* _Objective_
Output an exact reproduction of the data.

* _Information provided_
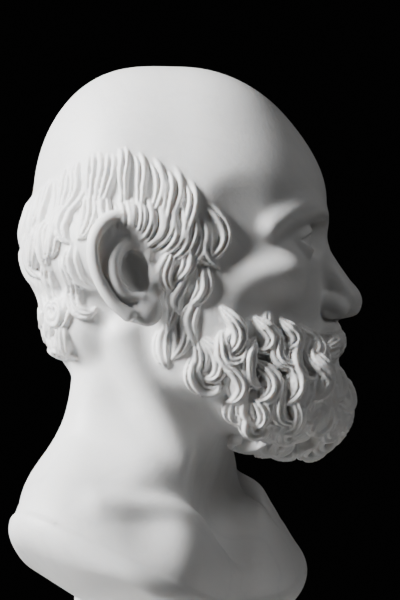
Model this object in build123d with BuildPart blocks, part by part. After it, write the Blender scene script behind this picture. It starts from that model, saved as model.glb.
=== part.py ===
from build123d import *
import math
import os

# A marble statuette bust of a bald, bearded old man on a turned socle, as it is put together.
#
# Frame: millimetres, +Z up, origin on the dowel axis at the underside of the felt. The chest and
# the plinth face -Y, and the head is turned to its own left. The head's masses are placed in a
# frame of their own, turned by HEAD_TURN about the same vertical axis, with -Y towards the nose.

# ---- Driving dimensions ---------------------------------------------------------------------
TOTAL_HEIGHT = 255.0
HEAD_HEIGHT = 120.0  # chin to crown
HEAD_TURN = 30.0  # degrees, to the bust's own left
SHOULDER_HALF_WIDTH = 70.0
SHOULDER_HALF_DEPTH = 36.0

FELT_HEIGHT = 2.0
PLINTH_SIDE = 80.0
PLINTH_HEIGHT = 16.0
SOCLE_HEIGHT = 43.0
SEAT_THICKNESS = 1.0
BOSS_RADIUS = 28.0

DOWEL_RADIUS = 4.0
DOWEL_CLEARANCE = 0.05  # running fit in the sleeve, on the radius
SLEEVE_RADIUS = 5.5
SLEEVE_DEPTH = 24.0
BEDDING_THICKNESS = 1.5
DOWEL_IN_BUST = 34.0
STUD_RADIUS = 3.0  # M6
STUD_IN_SOCLE = 16.0
STUD_CLEARANCE = 0.4  # in the plinth, on the radius
RECESS_RADIUS = 11.0
RECESS_DEPTH = 9.0
NUT_FLATS = 10.0
NUT_THICKNESS = 4.4
WASHER_RADIUS = 8.0
WASHER_THICKNESS = 1.2
SPRING_RADIUS = 5.2
SPRING_THICKNESS = 1.4
SEAT_WASHER_RADIUS = 25.0
SEAT_WASHER_HOLE = 6.0

# ---- Levels worked out from them --------------------------------------------------------------
PLINTH_BASE = FELT_HEIGHT
SOCLE_BASE = PLINTH_BASE + PLINTH_HEIGHT
SEAT_BASE = SOCLE_BASE + SOCLE_HEIGHT
BUST_BASE = SEAT_BASE + SEAT_THICKNESS
CHIN = TOTAL_HEIGHT - HEAD_HEIGHT
THIRD = HEAD_HEIGHT / 3.5  # the canon's facial third: chin, nose base, brow, hairline
NOSE_BASE = CHIN + THIRD
BROW = CHIN + 2 * THIRD
EYES = CHIN + HEAD_HEIGHT / 2
EYE_WIDTH = HEAD_HEIGHT * 0.127  # a fifth of the head's width
RECESS_CEILING = PLINTH_BASE + RECESS_DEPTH
WASHER_BASE = RECESS_CEILING - WASHER_THICKNESS
SPRING_BASE = WASHER_BASE - SPRING_THICKNESS
STUD_TOP = SOCLE_BASE + STUD_IN_SOCLE - 0.5

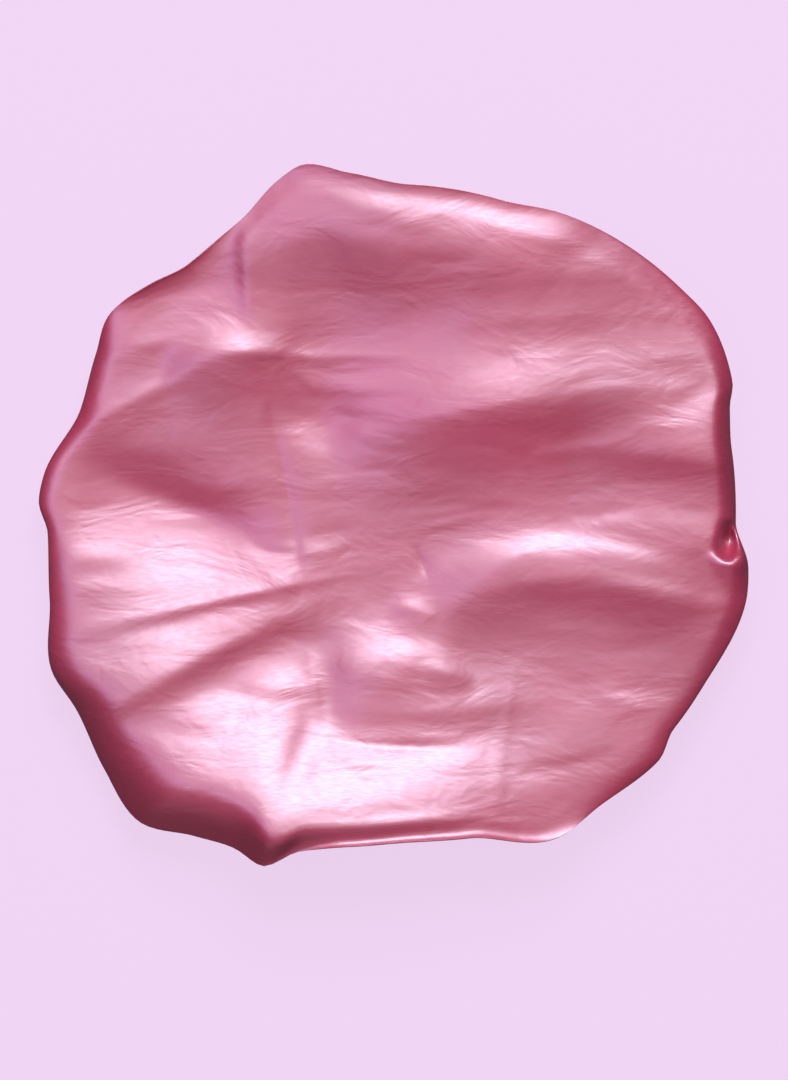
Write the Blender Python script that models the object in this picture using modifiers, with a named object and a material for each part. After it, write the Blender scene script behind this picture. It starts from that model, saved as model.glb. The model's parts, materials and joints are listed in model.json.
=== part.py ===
"""Satin sleep bonnet lying crown up on its gathered mouth.

One round of satin makes the crown. It lies puffed up in a rim round its sunken middle, rolls
under all round its edge and is gathered into a casing, a ruched tube that holds the elastic
round the mouth. Blender 4.5, metres, +Z up. The origin is on the surface, under the middle.
"""

import math
from collections import namedtuple

import bmesh
import bpy
import numpy as np

# The crown as it lies, outside sizes. RIM_HEIGHT is what the outline's heights and the folds'
# are shares of, and the cloth rolls in under the edge, its widest level, to the surface. The
# folds keep FOLDS_AT_EDGE of their height there and never take it below LOWEST_EDGE.
CROWN_WIDTH = 0.3403
CROWN_DEPTH = 0.3346
RIM_HEIGHT = 0.050
MIDDLE_HEIGHT = 0.026
ROLL_UNDER = 0.020
LOWEST_EDGE = 0.006
FOLDS_AT_EDGE = 0.4

# The cloth, and the casing that it is sewn to round the mouth.
CLOTH_WALL = 0.0012
MOUTH_RADIUS = 0.056
CASING_WIDTH = 0.012
CASING_THICKNESS = 0.0065
RUCHE_DEPTH = 0.0008
SEAM_GAP = 0.0003

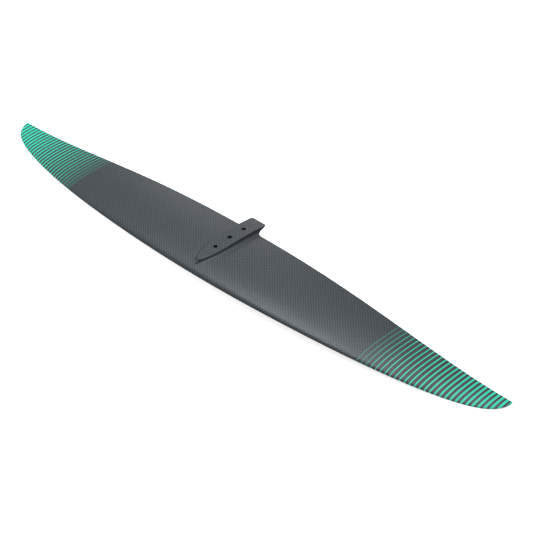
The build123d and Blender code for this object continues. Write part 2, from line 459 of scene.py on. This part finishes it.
def areaLight(name, place, size, power, tint):
    light = bpy.data.lights.new(name, "AREA")
    light.shape = "DISK"
    light.size = size
    light.energy = power
    light.color = tint
    obj = bpy.data.objects.new(name, light)
    obj.location = place
    obj.rotation_euler = (-Vector(place)).to_track_quat("-Z", "Y").to_euler()
    bpy.context.scene.collection.objects.link(obj)


def buildLight():
    world = bpy.data.worlds.new("studio")
    world.use_nodes = True
    tree = world.node_tree
    height = splitXyz(tree, tree.nodes.new("ShaderNodeTexCoord").outputs["Generated"])[2]
    rise = ramp(tree, height, studio["skyRiseFrom"], 1.0, studio["skyLow"], studio["skyHigh"])
    sky = tree.nodes["Background"].inputs
    sky["Color"].default_value = (*studio["skyColour"], 1)
    tree.links.new(rise, sky["Strength"])
    bpy.context.scene.world = world
    for name, (place, size, power, tint) in studio["lamps"].items():
        areaLight(name, place, size, power, studio[tint])
    # the fill only softens shadows, so it leaves no glint along the leading edge
    bpy.data.objects["fill"].visible_glossy = False
    bpy.context.scene.view_settings.view_transform = "Standard"


camera = {
    "azimuth": 44.44,
    "elevation": 36.23,
    "seatTilt": 1.909,
    "distance": 2691.8 * mm,
    "right": 55.34 * mm,
    "down": 44.41 * mm,
    "lens": 120.9,
    "sensorWidth": 36,
    "farClip": 50,
}


def buildCamera():
    azimuth = math.radians(camera["azimuth"])
    elevation = math.radians(camera["elevation"])
    level = math.cos(elevation)
    right = Vector((math.cos(azimuth), math.sin(azimuth), 0))
    back = Vector((math.sin(azimuth) * level, -math.cos(azimuth) * level, math.sin(elevation)))
    up = back.cross(right)
    place = camera["right"] * right - camera["down"] * up + camera["distance"] * back
    turn = Matrix((right, up, back)).transposed().to_4x4()
    tilt = Matrix.Rotation(-math.radians(camera["seatTilt"]), 4, "X")
    data = bpy.data.cameras.new("camera")
    data.sensor_width = camera["sensorWidth"]
    data.lens = camera["lens"]
    data.clip_end = camera["farClip"]
    obj = bpy.data.objects.new("camera", data)
    obj.matrix_world = tilt @ Matrix.Translation(place) @ turn
    bpy.context.scene.collection.objects.link(obj)
    bpy.context.scene.camera = obj


buildFloor()
buildLight()
buildCamera()
print("studio ready")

* _Finished task_
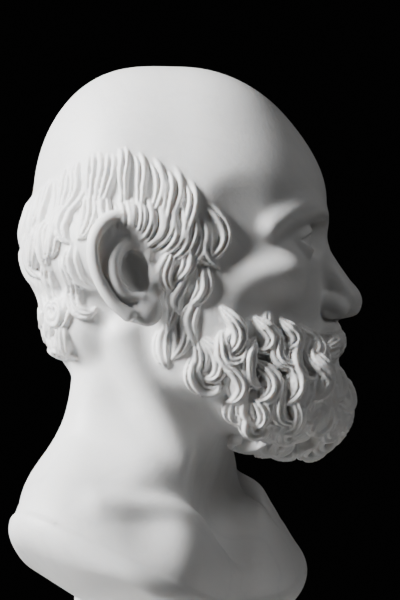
Model this object in build123d with BuildPart blocks, part by part. After it, write the Blender scene script behind this picture. It starts from that model, saved as model.glb.
=== part.py ===
from build123d import *
import math
import os

# A marble statuette bust of a bald, bearded old man on a turned socle, as it is put together.
#
# Frame: millimetres, +Z up, origin on the dowel axis at the underside of the felt. The chest and
# the plinth face -Y, and the head is turned to its own left. The head's masses are placed in a
# frame of their own, turned by HEAD_TURN about the same vertical axis, with -Y towards the nose.

# ---- Driving dimensions ---------------------------------------------------------------------
TOTAL_HEIGHT = 255.0
HEAD_HEIGHT = 120.0  # chin to crown
HEAD_TURN = 30.0  # degrees, to the bust's own left
SHOULDER_HALF_WIDTH = 70.0
SHOULDER_HALF_DEPTH = 36.0

FELT_HEIGHT = 2.0
PLINTH_SIDE = 80.0
PLINTH_HEIGHT = 16.0
SOCLE_HEIGHT = 43.0
SEAT_THICKNESS = 1.0
BOSS_RADIUS = 28.0

DOWEL_RADIUS = 4.0
DOWEL_CLEARANCE = 0.05  # running fit in the sleeve, on the radius
SLEEVE_RADIUS = 5.5
SLEEVE_DEPTH = 24.0
BEDDING_THICKNESS = 1.5
DOWEL_IN_BUST = 34.0
STUD_RADIUS = 3.0  # M6
STUD_IN_SOCLE = 16.0
STUD_CLEARANCE = 0.4  # in the plinth, on the radius
RECESS_RADIUS = 11.0
RECESS_DEPTH = 9.0
NUT_FLATS = 10.0
NUT_THICKNESS = 4.4
WASHER_RADIUS = 8.0
WASHER_THICKNESS = 1.2
SPRING_RADIUS = 5.2
SPRING_THICKNESS = 1.4
SEAT_WASHER_RADIUS = 25.0
SEAT_WASHER_HOLE = 6.0

# ---- Levels worked out from them --------------------------------------------------------------
PLINTH_BASE = FELT_HEIGHT
SOCLE_BASE = PLINTH_BASE + PLINTH_HEIGHT
SEAT_BASE = SOCLE_BASE + SOCLE_HEIGHT
BUST_BASE = SEAT_BASE + SEAT_THICKNESS
CHIN = TOTAL_HEIGHT - HEAD_HEIGHT
THIRD = HEAD_HEIGHT / 3.5  # the canon's facial third: chin, nose base, brow, hairline
NOSE_BASE = CHIN + THIRD
BROW = CHIN + 2 * THIRD
EYES = CHIN + HEAD_HEIGHT / 2
EYE_WIDTH = HEAD_HEIGHT * 0.127  # a fifth of the head's width
RECESS_CEILING = PLINTH_BASE + RECESS_DEPTH
WASHER_BASE = RECESS_CEILING - WASHER_THICKNESS
SPRING_BASE = WASHER_BASE - SPRING_THICKNESS
STUD_TOP = SOCLE_BASE + STUD_IN_SOCLE - 0.5

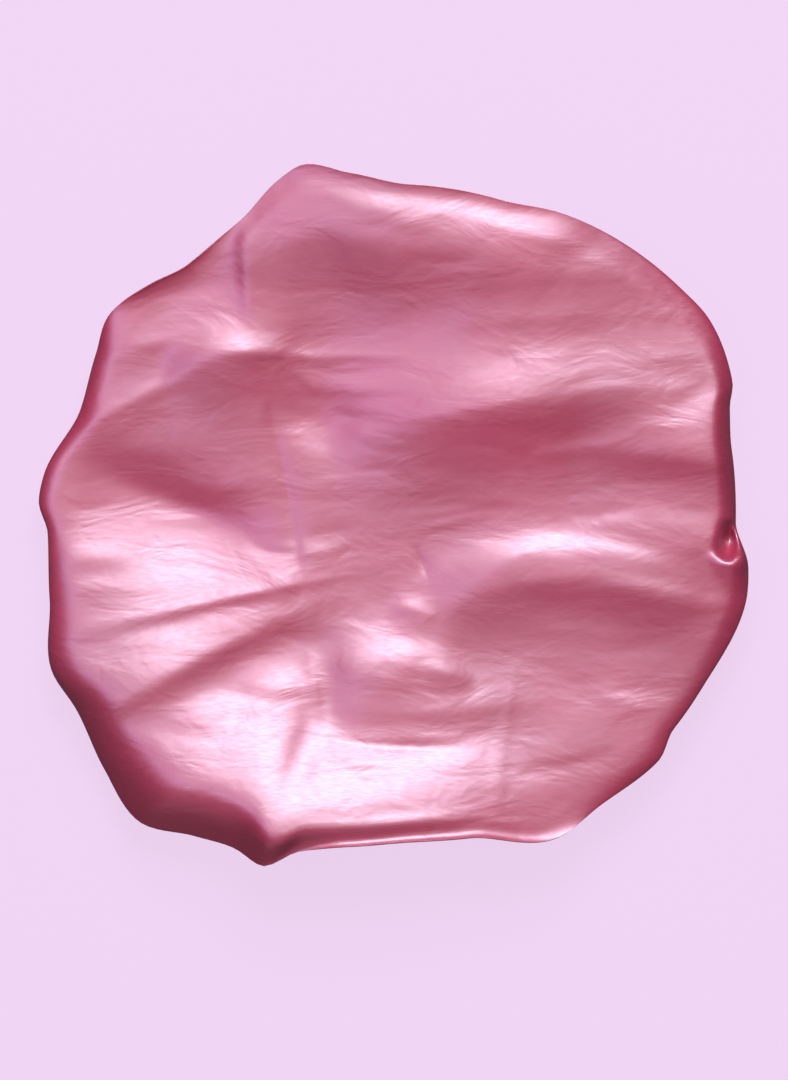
Write the Blender Python script that models the object in this picture using modifiers, with a named object and a material for each part. After it, write the Blender scene script behind this picture. It starts from that model, saved as model.glb. The model's parts, materials and joints are listed in model.json.
=== part.py ===
"""Satin sleep bonnet lying crown up on its gathered mouth.

One round of satin makes the crown. It lies puffed up in a rim round its sunken middle, rolls
under all round its edge and is gathered into a casing, a ruched tube that holds the elastic
round the mouth. Blender 4.5, metres, +Z up. The origin is on the surface, under the middle.
"""

import math
from collections import namedtuple

import bmesh
import bpy
import numpy as np

# The crown as it lies, outside sizes. RIM_HEIGHT is what the outline's heights and the folds'
# are shares of, and the cloth rolls in under the edge, its widest level, to the surface. The
# folds keep FOLDS_AT_EDGE of their height there and never take it below LOWEST_EDGE.
CROWN_WIDTH = 0.3403
CROWN_DEPTH = 0.3346
RIM_HEIGHT = 0.050
MIDDLE_HEIGHT = 0.026
ROLL_UNDER = 0.020
LOWEST_EDGE = 0.006
FOLDS_AT_EDGE = 0.4

# The cloth, and the casing that it is sewn to round the mouth.
CLOTH_WALL = 0.0012
MOUTH_RADIUS = 0.056
CASING_WIDTH = 0.012
CASING_THICKNESS = 0.0065
RUCHE_DEPTH = 0.0008
SEAM_GAP = 0.0003

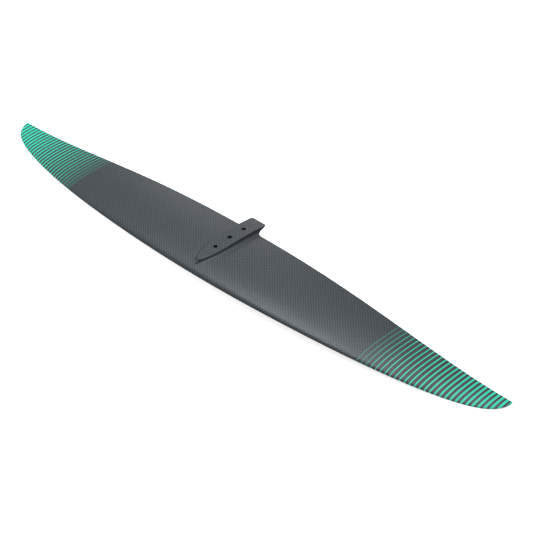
The build123d and Blender code for this object continues. Write part 2, from line 459 of scene.py on. This part finishes it.
def areaLight(name, place, size, power, tint):
    light = bpy.data.lights.new(name, "AREA")
    light.shape = "DISK"
    light.size = size
    light.energy = power
    light.color = tint
    obj = bpy.data.objects.new(name, light)
    obj.location = place
    obj.rotation_euler = (-Vector(place)).to_track_quat("-Z", "Y").to_euler()
    bpy.context.scene.collection.objects.link(obj)


def buildLight():
    world = bpy.data.worlds.new("studio")
    world.use_nodes = True
    tree = world.node_tree
    height = splitXyz(tree, tree.nodes.new("ShaderNodeTexCoord").outputs["Generated"])[2]
    rise = ramp(tree, height, studio["skyRiseFrom"], 1.0, studio["skyLow"], studio["skyHigh"])
    sky = tree.nodes["Background"].inputs
    sky["Color"].default_value = (*studio["skyColour"], 1)
    tree.links.new(rise, sky["Strength"])
    bpy.context.scene.world = world
    for name, (place, size, power, tint) in studio["lamps"].items():
        areaLight(name, place, size, power, studio[tint])
    # the fill only softens shadows, so it leaves no glint along the leading edge
    bpy.data.objects["fill"].visible_glossy = False
    bpy.context.scene.view_settings.view_transform = "Standard"


camera = {
    "azimuth": 44.44,
    "elevation": 36.23,
    "seatTilt": 1.909,
    "distance": 2691.8 * mm,
    "right": 55.34 * mm,
    "down": 44.41 * mm,
    "lens": 120.9,
    "sensorWidth": 36,
    "farClip": 50,
}


def buildCamera():
    azimuth = math.radians(camera["azimuth"])
    elevation = math.radians(camera["elevation"])
    level = math.cos(elevation)
    right = Vector((math.cos(azimuth), math.sin(azimuth), 0))
    back = Vector((math.sin(azimuth) * level, -math.cos(azimuth) * level, math.sin(elevation)))
    up = back.cross(right)
    place = camera["right"] * right - camera["down"] * up + camera["distance"] * back
    turn = Matrix((right, up, back)).transposed().to_4x4()
    tilt = Matrix.Rotation(-math.radians(camera["seatTilt"]), 4, "X")
    data = bpy.data.cameras.new("camera")
    data.sensor_width = camera["sensorWidth"]
    data.lens = camera["lens"]
    data.clip_end = camera["farClip"]
    obj = bpy.data.objects.new("camera", data)
    obj.matrix_world = tilt @ Matrix.Translation(place) @ turn
    bpy.context.scene.collection.objects.link(obj)
    bpy.context.scene.camera = obj


buildFloor()
buildLight()
buildCamera()
print("studio ready")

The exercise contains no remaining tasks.